Even if the tent could withstand the wind there is no way to be comfortable in a tent during a winter windstorm. Sleeping is almost impossible for two reasons: 1) Noise-the tent flapping and shaking is really unpleasant. I don’t know anyone who can sleep through it. 2) Cold-if the wind is blowing it is also cold (below freezing is not unusual) and that is a very bad combination to try to just hang out in. A good sleeping bag might keep you warm at night, but during the day your face, hands and feet are constantly cold.
So the key thing is to be able to have somewhere else to go during the few times when there is a windstorm. That way you can simply take the tent down during it. A minivan is perfect for that because if you get caught in a windstorm and take down the tent, you can still be warm and comfortable inside it for a few days or a week. When it is done you set the tent back up and move out of the van and into the tent. It’s inconvenient, but better than having to buy a new tent all the time or spend $1000 on a tent that will stand up to the wind.
Since you aren’t expecting the tent to withstand the worst winds, it doesn’t even have to be a great tent since it isn’t going to be up in the terrible winds. However, the better the tent, the less often you will have to take it down. The very best tent for wind is a 4 season mountaineering tent, the kind they take up McKinley and Everest. Those tents are designed not only stand up to huge winds, but also heavy snow piled on top. The manufacturers know that if the tent fails, the people inside it will probably die, so they are designed to NOT fail in any weather. They are very expensive and not very tall, but will laugh at a desert windstorm and taunt it saying “Is that all you’ve got!!” They are also reasonably small and light because they have to be backpacked up to 26,000 feet. That means they won’t take up so much room in the minivan.
While a mountaineering tent will stand up to the wind, I think your better choice is a high quality family tent that you plan to take down in the worst storms. The brand I would recommend to you is an REI (Recreational Equipment Incorporated) tent. Which model is up to you but if it were me I would buy their brand. The reason is simple, they have a 100% lifetime warranty and they truly stand behind it.
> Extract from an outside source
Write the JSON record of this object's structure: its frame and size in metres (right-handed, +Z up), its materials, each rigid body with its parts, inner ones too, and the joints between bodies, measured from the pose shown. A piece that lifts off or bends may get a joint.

If you have their tent for 10 years and it fails you can return it and they will give you a new one no questions asked. Their products are high quality and reasonably priced and there are REI stores throughout the country. If there isn’t one near you, you can order one over the internet.
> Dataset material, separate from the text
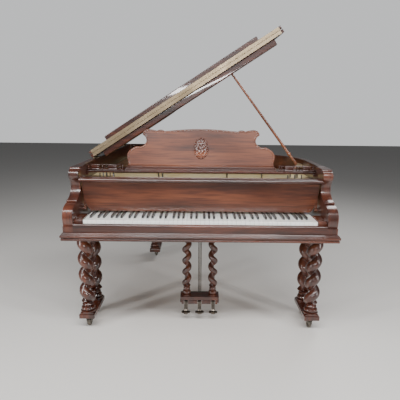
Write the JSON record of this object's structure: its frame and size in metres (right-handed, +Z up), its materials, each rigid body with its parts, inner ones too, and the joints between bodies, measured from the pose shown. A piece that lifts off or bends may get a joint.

Of course there are many other high quality tents besides REI. I am an especially big fan of Eureka tents. I own an inexpensive 4 man Eureka tent now. I have a friend who lived in the desert in a $400 Eureka family tent (the Copper Canyon) and I personally saw it withstand many huge desert windstorms with winds I know were well over 50 mph. It’s a very good tent!! But there is no doubt in my mind that eventually it would have been destroyed by the wind, and my friend told me he was truly miserable the whole time he was stuck in it during the storms. Because he drove a small car he couldn’t sleep in it. He still has the tent but has since moved into a van which he likes much better. This is the tent he owns:
If you are willing to take it down during even mild windstorms, a cheap family tent like a Coleman can serve you well and won’t cost much. They are surprisingly good quality compared to their low price. Just don’t think they can take much wind because they can’t. What about canvas tents? I’ve spent some time in canvas tents and I know they are used by lots of outfitters and businesses. They should hold up extremely well and last a long time. I have no knowledge of how they do in winds. But they are very expensive and I think they pack down to be very big and heavy. If it were me I wouldn’t even consider it. I would just go with one of today’s high-tech tents by REI or Eureka. But that isn’t based on anything but my personal prejudices, so keep that in mind. Maybe one would be perfect for you. Bob
Jason wrote me back and made a convincing argument for canvas tents:
I have a couple concerns with the Nylon/polyester tents that you recommended. These tents have a very light material which I would think would be prone to tearing. I also wouldn’t think these tents would be very good in cold weather when a person would need a heater to stay warm.
I’m not sure how familiar you are with the Springbar and Kodiak tents I mentioned. These are 4 season tents and they are canvas. The Kodiak is about 75 lbs, but it packs down to about the size of a large sleeping bag. These tents are also known for being easy to set up, even a small woman can put them up in about 10 minutes or so.
My biggest concerns are wind and staying warm. I’m not opposed to spending $600 on a tent that is very well built. I figure spending $600 on a good tent that will be my home is really pretty cheap in the long run.